ZOOKEEPER-4475: Fix NodeChildrenChanged delivered to recursive watcher
Cause:
- Events are delivered to recursive watcher unconditionally.
- Client could receive
NodeChildrenChangeddue to child watcher on recursive watching node's descendants.
Changes: Filter out NodeChildrenChanged events for recursive watcher in client side.
Ping @eolivelli @Randgalt for review.
Another ping @eolivelli @Randgalt @symat @maoling for review.
@eolivelli @Randgalt @symat @maoling @arshadmohammad @anmolnar Anyone have time capacity to review this pr ? I think @Randgalt has confirmed this as bug in ZOOKEEPER-4466.
Some other concerns:
- The description in this patch is different from JIRA's content:
This requires server to never deliver NodeChildrenChanged for node's descendants.

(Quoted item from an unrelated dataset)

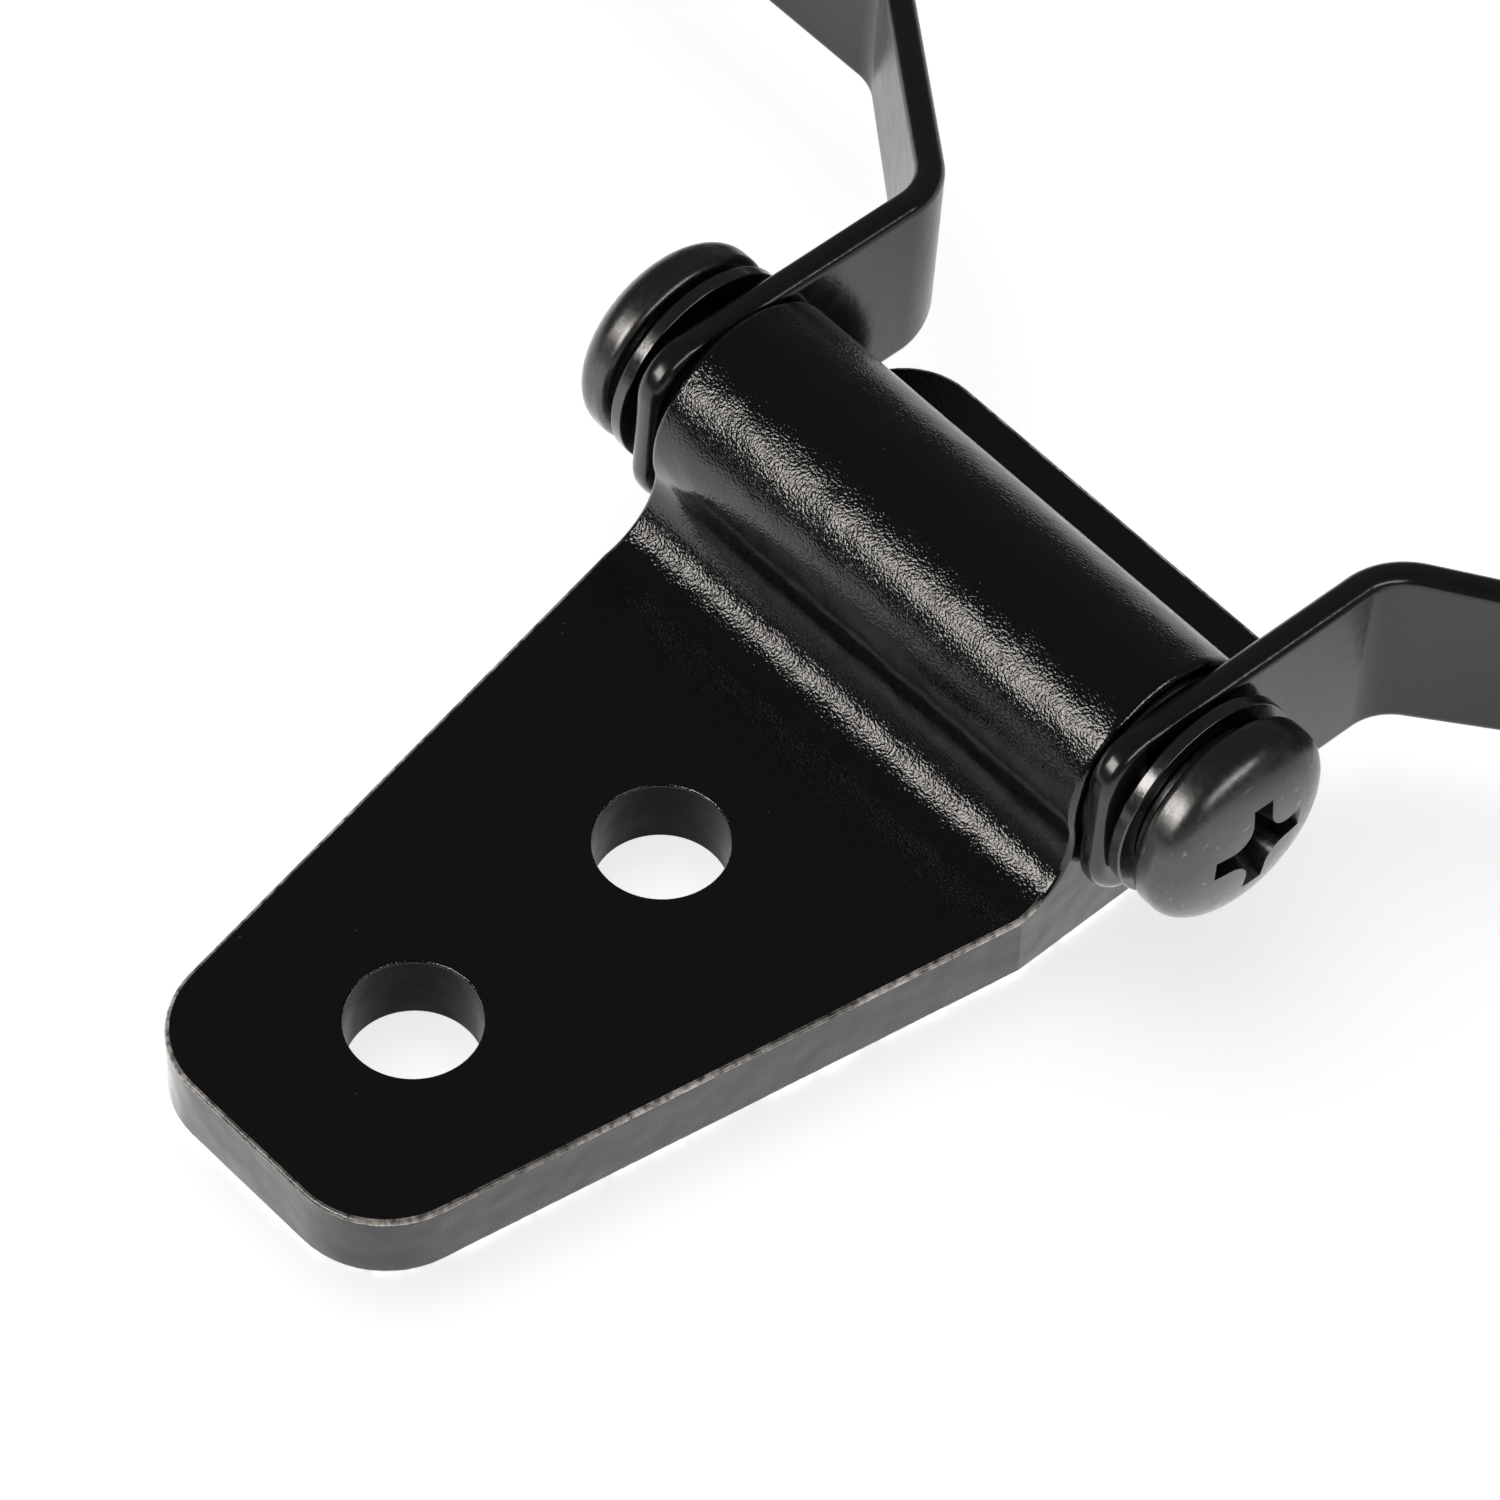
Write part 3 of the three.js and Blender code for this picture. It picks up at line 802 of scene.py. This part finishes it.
def build_lock_washers():
    """A spring washer: a ring of rectangular section with a slanting split at the top."""
    section = rounded_profile([
        (FLAT_WASHER_OUTER, WASHER_BORE_RADIUS, WASHER_EDGE),
        (HEAD_SEAT, WASHER_BORE_RADIUS, WASHER_EDGE),
        (HEAD_SEAT, LOCK_WASHER_RADIUS, LOCK_WASHER_EDGE),
        (FLAT_WASHER_OUTER, LOCK_WASHER_RADIUS, LOCK_WASHER_EDGE),
    ])
    vertices = []
    faces = []
    thickness = HEAD_SEAT - FLAT_WASHER_OUTER
    for step in range(FINE + 1):
        for along, radius in section:
            slant = LOCK_WASHER_SPLIT * (along - FLAT_WASHER_OUTER) / thickness
            start = LOCK_WASHER_SPLIT_AT + LOCK_WASHER_SPLIT / 2 + slant
            angle = start + (2 * math.pi - LOCK_WASHER_SPLIT) * step / FINE
            vertices.append((along, radius * math.cos(angle), radius * math.sin(angle)))
    count = len(section)
    for step in range(FINE):
        for i in range(count):
            a = step * count + i
            b = step * count + (i + 1) % count
            faces.append((a, b, b + count, a + count))
    faces.append(tuple(range(count)))
    faces.append(tuple(range(FINE * count, (FINE + 1) * count)))
    washer = new_object("right_spring_washer", vertices, faces)
    paint(washer, BLACK_STEEL)
    smooth(washer)
    left = copied(washer, "left_spring_washer", LEFT_HAND)
    install(washer, "right_lock_washer", "crossbar", ON_CROSSBAR)
    install(left, "left_lock_washer", "crossbar", ON_CROSSBAR)


def build_bushes():
    bore = SLEEVE_RADIUS + RUNNING_GAP
    flange_inner = BUSH_OUTER - BUSH_FLANGE
    bush = turned("right_flanged_bush", rounded_profile([
        (BUSH_INNER, bore, BUSH_BORE_EDGE),
        (BUSH_OUTER, bore, BUSH_BORE_EDGE),
        (BUSH_OUTER, BUSH_FLANGE_RADIUS, BUSH_FLANGE_EDGE),
        (flange_inner, BUSH_FLANGE_RADIUS, BUSH_FLANGE_EDGE),
        (flange_inner, BUSH_RADIUS, 0),
        (BUSH_INNER, BUSH_RADIUS, BUSH_NOSE_EDGE),
    ]))
    paint(bush, NYLON)
    smooth(bush)
    left = copied(bush, "left_flanged_bush", LEFT_HAND)
    install(bush, "right_bush", "strap", ON_PIVOT)
    install(left, "left_bush", "strap", ON_PIVOT)


def build_sleeve():
    sleeve = turned("threaded_sleeve", rounded_profile([
        (-SLEEVE_END, SLEEVE_BORE_RADIUS, SLEEVE_BORE_EDGE),
        (SLEEVE_END, SLEEVE_BORE_RADIUS, SLEEVE_BORE_EDGE),
        (SLEEVE_END, SLEEVE_RADIUS, SLEEVE_EDGE),
        (-SLEEVE_END, SLEEVE_RADIUS, SLEEVE_EDGE),
    ]))
    paint(sleeve, BLACK_STEEL)
    smooth(sleeve)
    install(sleeve, "pivot_sleeve", "crossbar", ON_CROSSBAR)


# ---- floor, light and camera ----

CAMERA_TARGET = Vector((-3.38, -8.99, 0)) * MM
CAMERA_DISTANCE = 436.85 * MM
CAMERA_AZIMUTH = math.radians(46.28)
CAMERA_ELEVATION = math.radians(52.87)
CAMERA_ROLL = math.radians(1.73)
CAMERA_LENS = 222.7


def build_camera():
    data = bpy.data.cameras.new("camera")
    data.lens = CAMERA_LENS
    data.clip_start = CAMERA_DISTANCE / 10
    data.clip_end = CAMERA_DISTANCE * 20
    camera = bpy.data.objects.new("camera", data)
    bpy.context.scene.collection.objects.link(camera)
    back = Vector((
        math.sin(CAMERA_AZIMUTH) * math.cos(CAMERA_ELEVATION),
        -math.cos(CAMERA_AZIMUTH) * math.cos(CAMERA_ELEVATION),
        math.sin(CAMERA_ELEVATION),
    ))
    turn = (-back).to_track_quat("-Z", "Y").to_matrix().to_4x4()
    place = Matrix.Translation(CAMERA_TARGET + back * CAMERA_DISTANCE)
    camera.matrix_world = place @ turn @ Matrix.Rotation(CAMERA_ROLL, 4, "Z")
    bpy.context.scene.camera = camera


def build_floor():
    """A wide white sheet that glows, so that the shadows on it stay faint. What the hinge mirrors of it
    is brighter than what the camera sees, and fades with the distance from the hinge and behind it."""
    half = 2.0
    corners = [(-half, -half, 0), (half, -half, 0), (half, half, 0), (-half, half, 0)]
    floor = new_object("floor", corners, [(0, 1, 2, 3)])
    floor.location.z = -0.0001
    material, tree, surface = shader("white_sheet")
    surface.inputs["Base Color"].default_value = grey(0.8)
    surface.inputs["Roughness"].default_value = 0.9
    surface.inputs["Specular IOR Level"].default_value = 0.0
    surface.inputs["Emission Color"].default_value = grey(1.0)
    place = millimetres(tree)
    away = put(tree, "ShaderNodeVectorMath", {0: place}, operation="LENGTH").outputs["Value"]
    behind = put(tree, "ShaderNodeSeparateXYZ", {0: place}).outputs["Y"]
    near = spread(tree, away, 60.0, 160.0, 1.3, 0.4)
    mirrored = math_node(tree, "MULTIPLY", near, spread(tree, behind, 6.0, 20.0, 1.0, 0.45))
    camera = put(tree, "ShaderNodeLightPath").outputs["Is Camera Ray"]
    seen = math_node(tree, "MULTIPLY", camera, 0.78)
    hidden = math_node(tree, "MULTIPLY", math_node(tree, "SUBTRACT", 1.0, camera), mirrored)
    tree.links.new(math_node(tree, "ADD", seen, hidden), surface.inputs["Emission Strength"])
    paint(floor, material)


def soft_box(name, azimuth, elevation, height, radiance, color, distance=0.60, width=0.50):
    """A rectangular light that faces the hinge and is only mirrored in it, so that the sheet shows no
    shadow of it. Azimuth 0 is in front (-Y), 90 on the right (+X)."""
    data = bpy.data.lights.new(name, "AREA")
    data.shape = "RECTANGLE"
    data.size = width
    data.size_y = height
    data.energy = radiance * math.pi * width * height
    data.color = color
    light = bpy.data.objects.new(name, data)
    light.visible_diffuse = False
    bpy.context.scene.collection.objects.link(light)
    a = math.radians(azimuth)
    e = math.radians(elevation)
    toward = Vector((math.sin(a) * math.cos(e), -math.cos(a) * math.cos(e), math.sin(e)))
    turn = toward.to_track_quat("Z", "Y").to_matrix().to_4x4()
    light.matrix_world = Matrix.Translation(toward * distance) @ turn


def build_world():
    """White for the camera, dark for what the glossy hinge mirrors, and for the sheet and all that is
    matt a broad glow from the left rear, which casts soft shadows to the right and to the front."""
    world = bpy.data.worlds.new("world")
    world.use_nodes = True
    world.cycles.sampling_method = "NONE"
    tree = world.node_tree
    path = put(tree, "ShaderNodeLightPath")
    white = put(tree, "ShaderNodeBackground", {"Color": grey(1.0), "Strength": 1.2})
    direction = put(tree, "ShaderNodeTexCoord").outputs["Generated"]
    left_rear = (-0.55, 0.25, 0.80)
    facing = put(tree, "ShaderNodeVectorMath", {0: direction, 1: left_rear}, operation="DOT_PRODUCT")
    lobe = math_node(tree, "POWER", math_node(tree, "MAXIMUM", facing.outputs["Value"], 0.0), 4.0)
    strength = math_node(tree, "MULTIPLY", lobe, 1.35)
    glow = put(tree, "ShaderNodeBackground", {"Color": grey(1.0), "Strength": strength})
    dark = tree.nodes["Background"]
    dark.inputs["Color"].default_value = grey(1.0)
    dark.inputs["Strength"].default_value = 0.12
    to_matt = {0: path.outputs["Is Diffuse Ray"], 1: dark.outputs[0], 2: glow.outputs[0]}
    lit = put(tree, "ShaderNodeMixShader", to_matt)
    to_camera = {0: path.outputs["Is Camera Ray"], 1: lit.outputs[0], 2: white.outputs[0]}
    seen = put(tree, "ShaderNodeMixShader", to_camera)
    tree.links.new(seen.outputs[0], tree.nodes["World Output"].inputs["Surface"])
    bpy.context.scene.world = world


build_strap_leaf()
build_arms()
build_screws()
build_lock_washers()
build_flat_washers()
build_bushes()
build_sleeve()
build_camera()
build_floor()
build_world()
soft_box("key", azimuth=-8, elevation=35, height=0.20, radiance=13.0, color=(1.0, 0.96, 0.91))
soft_box("side", azimuth=100, elevation=29, height=0.12, radiance=7.0, color=(1.0, 1.0, 1.0))
bpy.context.scene.view_settings.view_transform = "Standard"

In this patch we filter event on the client side, which has nothing to do with server side logics.
- Do you have a real world workload needs this patch? I'm glad to see a concrete use case for PersistentRecursiveWatch and how the behavior changed here affects the application logic.
@tisonkun Thank you for reviews. I have pushed fixup commit to resolve your comments. Regarding your concerns, I try to reply them here:
- The next sentence after the quoted one is "It can not be true.". From server's perspective, it is valid to attach standard child watches on descendants of node which is being watched in persistent recursive mode. So, basically, server is innocent to this. It has to be solved in client side. I explains this in code comments in fixup commit also.
- No. I observed this in writing tests for zookeeper-client-rust. In the first place, I observed quirk behaviors in situations where standard watches and persistent watches are attached on overlapping paths(ZOOKEEPER-4466). After discussion with @Randgalt in ZOOKEEPER-4466, I split out ZOOKEEPER-4475 as a bug report and ZOOKEEPER-4466 remains more like a feature request.
@tisonkun would you have time to test if Curator still works well with this change ? like running all the tests of Curator
I'm glad to see a concrete use case for PersistentRecursiveWatch @tisonkun for instance Apache Pulsar relies heavily on PersistentRecursiveWatch since version 2.8.0 you can take a look to Pulsar code
@eolivelli I'll try to do a local test this week. Ping me if I miss it :)
@eolivelli since Curator doesn't support ZK 3.7+, I'm trying to pick this commit to 3.6.4-SNAPSHOT and run tests. However, I get a compile error when build with 3.6.4:
[ERROR] Bundle org.apache.zookeeper:zookeeper-jute:jar:3.6.4-SNAPSHOT : The default package '.' is not permitted by the Import-Package syntax.
This can be caused by compile errors in Eclipse because Eclipse creates
valid class files regardless of compile errors.
The following package(s) import from the default package [org.apache.zookeeper.data, org.apache.zookeeper.proto, org.apache.zookeeper.server.persistence, org.apache.zookeeper.server.quorum, org.apache.zookeeper.txn]
I have no idea whether this failure comes from.
Hi @eolivelli, I have done a test based on #1859(which is a superset of this pr) and apache/curator#426 on branch-3.7. Follow is the verify progress copied from my shell. From my observation, there are flakes, but not failures.
PS: How the community share test report ? (I have deleted the test report from this reply as it is too long. You could see it from initial edit.)
:warning: 52 God Classes were detected by Lift in this project. Visit the Lift web console for more details.
cc @eolivelli @Randgalt @symat @maoling @arshadmohammad @anmolnar for reviews.
cc @eolivelli @Randgalt @symat @maoling @arshadmohammad @anmolnar @ztzg for reviews.
Pending to merge if no more objection this week.
@tisonkun in ZooKeeper we do not allow to merge this kind of changes if there are not at least 2 sponsors.
Unfortunately currently there are not many active reviewers, but please always wait for a second approval before merging non trivial patches
@eolivelli OK.
@eolivelli I agree that it changes the event delivered and am OK to deliver it on 3.9.0, while it can be regarded as a bug fix since in 3.6.0 release notes we write:
Note that NodeChildrenChanged events are not triggered for persistent recursive watches as it would be redundant.